TO DO: Begin with the line that contains "dims.frame_sheet - dims.housing_boss", end with the line that contains "obj.data.transform(world)", and extract exactly that stretch of lines.

DATASET EXTRACT:
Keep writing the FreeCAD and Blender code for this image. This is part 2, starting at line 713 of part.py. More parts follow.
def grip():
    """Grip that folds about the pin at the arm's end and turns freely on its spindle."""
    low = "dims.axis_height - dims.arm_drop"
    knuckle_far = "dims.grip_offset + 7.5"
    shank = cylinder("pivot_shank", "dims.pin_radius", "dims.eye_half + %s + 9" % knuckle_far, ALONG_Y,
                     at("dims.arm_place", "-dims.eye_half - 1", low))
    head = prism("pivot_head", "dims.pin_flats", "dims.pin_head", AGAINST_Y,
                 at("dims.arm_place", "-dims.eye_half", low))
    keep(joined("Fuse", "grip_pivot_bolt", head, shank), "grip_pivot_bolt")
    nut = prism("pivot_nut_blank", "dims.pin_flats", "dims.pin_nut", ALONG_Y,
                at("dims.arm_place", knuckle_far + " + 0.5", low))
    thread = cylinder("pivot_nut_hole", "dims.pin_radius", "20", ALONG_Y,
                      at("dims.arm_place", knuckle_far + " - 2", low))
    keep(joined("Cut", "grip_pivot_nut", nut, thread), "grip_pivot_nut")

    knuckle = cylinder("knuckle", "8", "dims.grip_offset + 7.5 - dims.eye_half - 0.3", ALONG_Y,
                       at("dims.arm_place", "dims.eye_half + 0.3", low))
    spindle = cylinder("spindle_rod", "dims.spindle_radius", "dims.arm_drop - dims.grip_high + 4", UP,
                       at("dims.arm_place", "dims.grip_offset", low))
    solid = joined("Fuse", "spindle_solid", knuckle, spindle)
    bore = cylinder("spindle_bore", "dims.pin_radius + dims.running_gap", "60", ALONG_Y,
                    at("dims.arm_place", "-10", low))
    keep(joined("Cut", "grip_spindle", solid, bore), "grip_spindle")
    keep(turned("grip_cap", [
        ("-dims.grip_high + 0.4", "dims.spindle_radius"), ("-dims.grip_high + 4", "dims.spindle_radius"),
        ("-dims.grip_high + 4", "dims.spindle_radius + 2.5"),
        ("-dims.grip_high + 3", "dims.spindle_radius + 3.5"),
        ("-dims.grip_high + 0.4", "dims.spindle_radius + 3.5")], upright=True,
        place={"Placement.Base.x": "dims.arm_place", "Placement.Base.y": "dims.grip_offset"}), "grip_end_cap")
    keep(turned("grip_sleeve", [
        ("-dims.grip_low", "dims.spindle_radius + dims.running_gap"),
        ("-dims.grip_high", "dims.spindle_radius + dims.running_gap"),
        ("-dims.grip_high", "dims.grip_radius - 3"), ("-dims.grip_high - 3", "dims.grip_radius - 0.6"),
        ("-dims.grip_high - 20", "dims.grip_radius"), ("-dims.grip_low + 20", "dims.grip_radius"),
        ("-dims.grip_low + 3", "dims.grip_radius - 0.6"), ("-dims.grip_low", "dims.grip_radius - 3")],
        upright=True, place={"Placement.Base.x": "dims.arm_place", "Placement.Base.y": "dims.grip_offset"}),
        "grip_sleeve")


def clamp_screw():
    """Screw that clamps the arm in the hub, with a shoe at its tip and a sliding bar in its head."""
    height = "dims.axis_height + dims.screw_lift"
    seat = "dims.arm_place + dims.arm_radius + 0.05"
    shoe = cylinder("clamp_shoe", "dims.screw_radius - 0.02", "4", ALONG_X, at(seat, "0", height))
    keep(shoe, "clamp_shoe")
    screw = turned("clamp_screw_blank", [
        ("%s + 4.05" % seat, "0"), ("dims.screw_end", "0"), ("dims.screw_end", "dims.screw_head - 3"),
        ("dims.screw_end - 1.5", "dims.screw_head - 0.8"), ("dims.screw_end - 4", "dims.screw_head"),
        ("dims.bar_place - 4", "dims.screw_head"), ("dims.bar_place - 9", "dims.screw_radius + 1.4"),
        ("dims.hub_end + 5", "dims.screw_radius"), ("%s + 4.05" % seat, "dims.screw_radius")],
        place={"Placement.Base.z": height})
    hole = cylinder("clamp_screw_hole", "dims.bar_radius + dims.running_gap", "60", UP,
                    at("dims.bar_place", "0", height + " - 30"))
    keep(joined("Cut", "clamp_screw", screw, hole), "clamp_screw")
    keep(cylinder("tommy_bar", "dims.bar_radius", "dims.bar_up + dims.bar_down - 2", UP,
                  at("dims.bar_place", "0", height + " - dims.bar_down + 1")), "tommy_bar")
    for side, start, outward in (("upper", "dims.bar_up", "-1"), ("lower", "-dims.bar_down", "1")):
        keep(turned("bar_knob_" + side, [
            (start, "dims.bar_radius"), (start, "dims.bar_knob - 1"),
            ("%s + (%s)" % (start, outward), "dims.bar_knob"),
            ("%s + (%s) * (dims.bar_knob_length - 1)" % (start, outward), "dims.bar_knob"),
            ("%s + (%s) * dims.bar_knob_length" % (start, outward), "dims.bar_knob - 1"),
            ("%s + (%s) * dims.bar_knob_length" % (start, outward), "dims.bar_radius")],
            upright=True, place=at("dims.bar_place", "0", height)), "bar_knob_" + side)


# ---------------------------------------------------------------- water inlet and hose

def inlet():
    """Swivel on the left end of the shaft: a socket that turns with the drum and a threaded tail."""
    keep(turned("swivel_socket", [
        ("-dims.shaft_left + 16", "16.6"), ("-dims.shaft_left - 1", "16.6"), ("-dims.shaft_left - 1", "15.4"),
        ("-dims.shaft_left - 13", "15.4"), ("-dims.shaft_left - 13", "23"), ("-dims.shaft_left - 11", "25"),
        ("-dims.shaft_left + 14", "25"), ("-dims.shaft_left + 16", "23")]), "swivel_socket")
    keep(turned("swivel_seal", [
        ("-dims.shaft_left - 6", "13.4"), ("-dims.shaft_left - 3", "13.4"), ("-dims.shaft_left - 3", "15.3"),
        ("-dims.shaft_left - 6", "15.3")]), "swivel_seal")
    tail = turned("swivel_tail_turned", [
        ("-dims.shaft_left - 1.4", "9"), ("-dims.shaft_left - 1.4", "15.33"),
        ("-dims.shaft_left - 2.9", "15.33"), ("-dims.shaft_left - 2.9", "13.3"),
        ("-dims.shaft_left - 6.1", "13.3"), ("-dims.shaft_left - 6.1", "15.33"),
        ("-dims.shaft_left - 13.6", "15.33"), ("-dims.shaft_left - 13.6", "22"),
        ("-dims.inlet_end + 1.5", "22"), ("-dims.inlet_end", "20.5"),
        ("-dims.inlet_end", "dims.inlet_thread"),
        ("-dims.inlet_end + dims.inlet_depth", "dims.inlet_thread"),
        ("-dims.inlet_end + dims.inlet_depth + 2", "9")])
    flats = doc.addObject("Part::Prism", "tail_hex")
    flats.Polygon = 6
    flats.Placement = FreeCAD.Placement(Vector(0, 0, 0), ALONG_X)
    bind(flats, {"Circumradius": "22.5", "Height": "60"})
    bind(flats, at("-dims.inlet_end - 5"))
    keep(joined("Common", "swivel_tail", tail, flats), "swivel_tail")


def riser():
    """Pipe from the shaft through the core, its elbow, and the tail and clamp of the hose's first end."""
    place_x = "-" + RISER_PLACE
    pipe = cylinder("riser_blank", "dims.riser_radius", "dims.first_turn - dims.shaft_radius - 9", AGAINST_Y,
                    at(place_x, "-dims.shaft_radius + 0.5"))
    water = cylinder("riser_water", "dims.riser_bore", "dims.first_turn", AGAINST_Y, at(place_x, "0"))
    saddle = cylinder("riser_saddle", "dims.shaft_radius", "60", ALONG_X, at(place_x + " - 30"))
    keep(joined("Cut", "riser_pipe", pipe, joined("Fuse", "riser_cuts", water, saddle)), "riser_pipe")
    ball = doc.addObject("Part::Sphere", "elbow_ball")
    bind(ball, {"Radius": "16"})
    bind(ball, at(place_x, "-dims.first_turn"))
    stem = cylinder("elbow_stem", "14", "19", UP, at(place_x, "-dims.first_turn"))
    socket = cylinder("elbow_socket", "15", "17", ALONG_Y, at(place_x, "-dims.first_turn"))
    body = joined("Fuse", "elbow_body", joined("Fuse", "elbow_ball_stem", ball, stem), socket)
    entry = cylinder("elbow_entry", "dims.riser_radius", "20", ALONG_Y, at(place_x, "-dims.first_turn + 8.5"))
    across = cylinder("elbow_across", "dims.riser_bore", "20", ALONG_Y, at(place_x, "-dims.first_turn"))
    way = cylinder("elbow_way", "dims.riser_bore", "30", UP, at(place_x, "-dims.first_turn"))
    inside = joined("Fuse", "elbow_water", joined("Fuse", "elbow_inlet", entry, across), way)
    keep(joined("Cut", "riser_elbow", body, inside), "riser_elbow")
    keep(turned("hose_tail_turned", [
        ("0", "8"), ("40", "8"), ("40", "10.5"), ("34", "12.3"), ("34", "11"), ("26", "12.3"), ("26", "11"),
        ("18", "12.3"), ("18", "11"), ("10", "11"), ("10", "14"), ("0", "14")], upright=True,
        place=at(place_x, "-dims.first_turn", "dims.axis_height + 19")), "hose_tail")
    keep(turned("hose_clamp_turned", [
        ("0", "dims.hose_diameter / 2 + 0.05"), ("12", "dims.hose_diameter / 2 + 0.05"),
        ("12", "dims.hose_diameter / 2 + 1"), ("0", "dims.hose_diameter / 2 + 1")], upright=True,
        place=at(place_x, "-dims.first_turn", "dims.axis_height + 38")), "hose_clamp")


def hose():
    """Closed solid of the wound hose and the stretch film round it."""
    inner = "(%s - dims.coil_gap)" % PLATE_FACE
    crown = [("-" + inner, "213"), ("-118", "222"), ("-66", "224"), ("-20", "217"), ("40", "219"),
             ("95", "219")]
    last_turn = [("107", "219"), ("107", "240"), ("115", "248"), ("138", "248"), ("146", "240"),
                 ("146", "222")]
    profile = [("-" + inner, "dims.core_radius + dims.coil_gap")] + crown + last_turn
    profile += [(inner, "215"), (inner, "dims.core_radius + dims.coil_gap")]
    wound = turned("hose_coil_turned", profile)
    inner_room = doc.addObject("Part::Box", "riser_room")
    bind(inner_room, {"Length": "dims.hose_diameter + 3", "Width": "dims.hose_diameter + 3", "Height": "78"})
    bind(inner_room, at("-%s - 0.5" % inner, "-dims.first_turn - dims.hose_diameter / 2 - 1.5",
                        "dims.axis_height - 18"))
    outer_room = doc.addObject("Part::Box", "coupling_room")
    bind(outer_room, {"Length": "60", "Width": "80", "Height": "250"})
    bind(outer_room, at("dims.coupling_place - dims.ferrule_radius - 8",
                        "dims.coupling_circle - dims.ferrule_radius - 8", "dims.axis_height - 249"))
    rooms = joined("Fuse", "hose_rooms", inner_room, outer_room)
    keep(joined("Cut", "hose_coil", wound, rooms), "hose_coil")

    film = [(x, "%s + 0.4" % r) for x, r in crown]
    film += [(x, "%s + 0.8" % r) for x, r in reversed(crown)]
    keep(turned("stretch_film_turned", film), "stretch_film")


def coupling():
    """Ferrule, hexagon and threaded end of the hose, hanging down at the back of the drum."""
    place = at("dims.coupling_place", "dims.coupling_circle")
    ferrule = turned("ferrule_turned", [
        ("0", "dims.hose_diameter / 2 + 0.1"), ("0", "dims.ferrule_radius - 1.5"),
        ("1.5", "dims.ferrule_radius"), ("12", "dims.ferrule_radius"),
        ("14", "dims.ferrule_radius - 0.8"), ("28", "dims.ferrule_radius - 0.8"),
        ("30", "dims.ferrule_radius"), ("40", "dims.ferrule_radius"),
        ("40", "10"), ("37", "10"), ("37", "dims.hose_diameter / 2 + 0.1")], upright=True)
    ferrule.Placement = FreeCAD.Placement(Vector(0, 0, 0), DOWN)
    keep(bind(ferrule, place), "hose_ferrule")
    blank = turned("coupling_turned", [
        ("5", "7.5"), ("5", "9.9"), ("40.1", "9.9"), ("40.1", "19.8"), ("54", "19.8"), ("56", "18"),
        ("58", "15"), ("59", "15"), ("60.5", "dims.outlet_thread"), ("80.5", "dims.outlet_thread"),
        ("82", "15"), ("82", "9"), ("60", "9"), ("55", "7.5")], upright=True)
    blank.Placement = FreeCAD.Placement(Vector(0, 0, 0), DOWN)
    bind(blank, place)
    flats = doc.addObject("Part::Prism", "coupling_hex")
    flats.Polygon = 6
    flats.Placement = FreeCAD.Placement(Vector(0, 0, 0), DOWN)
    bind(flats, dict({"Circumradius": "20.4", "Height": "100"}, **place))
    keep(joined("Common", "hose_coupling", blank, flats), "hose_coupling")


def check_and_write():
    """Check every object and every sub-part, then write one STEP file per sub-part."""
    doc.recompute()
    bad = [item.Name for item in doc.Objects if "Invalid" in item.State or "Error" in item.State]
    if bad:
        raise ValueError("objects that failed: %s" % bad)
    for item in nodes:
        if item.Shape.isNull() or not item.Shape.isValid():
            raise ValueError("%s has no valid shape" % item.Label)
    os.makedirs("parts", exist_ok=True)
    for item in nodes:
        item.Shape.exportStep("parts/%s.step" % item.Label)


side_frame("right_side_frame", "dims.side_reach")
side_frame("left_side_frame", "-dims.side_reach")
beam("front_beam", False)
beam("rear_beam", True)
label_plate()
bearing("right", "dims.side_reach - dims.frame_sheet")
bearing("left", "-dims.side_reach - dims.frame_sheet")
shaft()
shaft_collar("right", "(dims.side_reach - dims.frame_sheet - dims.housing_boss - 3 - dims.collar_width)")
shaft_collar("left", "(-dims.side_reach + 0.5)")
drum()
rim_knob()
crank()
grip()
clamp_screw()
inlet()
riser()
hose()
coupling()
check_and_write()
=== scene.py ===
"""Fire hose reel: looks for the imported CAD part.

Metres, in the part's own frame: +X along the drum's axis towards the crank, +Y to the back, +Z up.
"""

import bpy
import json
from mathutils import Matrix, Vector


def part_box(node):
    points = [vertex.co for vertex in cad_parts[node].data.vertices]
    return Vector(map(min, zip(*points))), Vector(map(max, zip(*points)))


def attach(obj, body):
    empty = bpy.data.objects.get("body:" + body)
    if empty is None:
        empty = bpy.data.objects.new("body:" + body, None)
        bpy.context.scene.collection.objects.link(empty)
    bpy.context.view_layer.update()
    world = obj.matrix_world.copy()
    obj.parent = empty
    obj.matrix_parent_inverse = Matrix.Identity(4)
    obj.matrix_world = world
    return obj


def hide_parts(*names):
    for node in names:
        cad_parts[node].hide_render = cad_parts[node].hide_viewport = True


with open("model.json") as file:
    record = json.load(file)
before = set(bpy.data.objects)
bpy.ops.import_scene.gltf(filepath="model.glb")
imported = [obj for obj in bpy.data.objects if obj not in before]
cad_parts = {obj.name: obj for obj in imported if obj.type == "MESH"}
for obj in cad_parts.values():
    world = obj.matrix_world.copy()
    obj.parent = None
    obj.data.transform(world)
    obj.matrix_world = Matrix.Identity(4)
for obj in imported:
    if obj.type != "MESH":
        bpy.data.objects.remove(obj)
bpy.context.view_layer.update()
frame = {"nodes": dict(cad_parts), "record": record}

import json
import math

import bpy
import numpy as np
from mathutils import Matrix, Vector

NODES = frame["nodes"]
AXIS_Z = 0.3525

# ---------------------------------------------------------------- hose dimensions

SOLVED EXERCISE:
shaft_collar("right", "(dims.side_reach - dims.frame_sheet - dims.housing_boss - 3 - dims.collar_width)")
shaft_collar("left", "(-dims.side_reach + 0.5)")
drum()
rim_knob()
crank()
grip()
clamp_screw()
inlet()
riser()
hose()
coupling()
check_and_write()
=== scene.py ===
"""Fire hose reel: looks for the imported CAD part.

Metres, in the part's own frame: +X along the drum's axis towards the crank, +Y to the back, +Z up.
"""

import bpy
import json
from mathutils import Matrix, Vector


def part_box(node):
    points = [vertex.co for vertex in cad_parts[node].data.vertices]
    return Vector(map(min, zip(*points))), Vector(map(max, zip(*points)))


def attach(obj, body):
    empty = bpy.data.objects.get("body:" + body)
    if empty is None:
        empty = bpy.data.objects.new("body:" + body, None)
        bpy.context.scene.collection.objects.link(empty)
    bpy.context.view_layer.update()
    world = obj.matrix_world.copy()
    obj.parent = empty
    obj.matrix_parent_inverse = Matrix.Identity(4)
    obj.matrix_world = world
    return obj


def hide_parts(*names):
    for node in names:
        cad_parts[node].hide_render = cad_parts[node].hide_viewport = True


with open("model.json") as file:
    record = json.load(file)
before = set(bpy.data.objects)
bpy.ops.import_scene.gltf(filepath="model.glb")
imported = [obj for obj in bpy.data.objects if obj not in before]
cad_parts = {obj.name: obj for obj in imported if obj.type == "MESH"}
for obj in cad_parts.values():
    world = obj.matrix_world.copy()
    obj.parent = None
    obj.data.transform(world)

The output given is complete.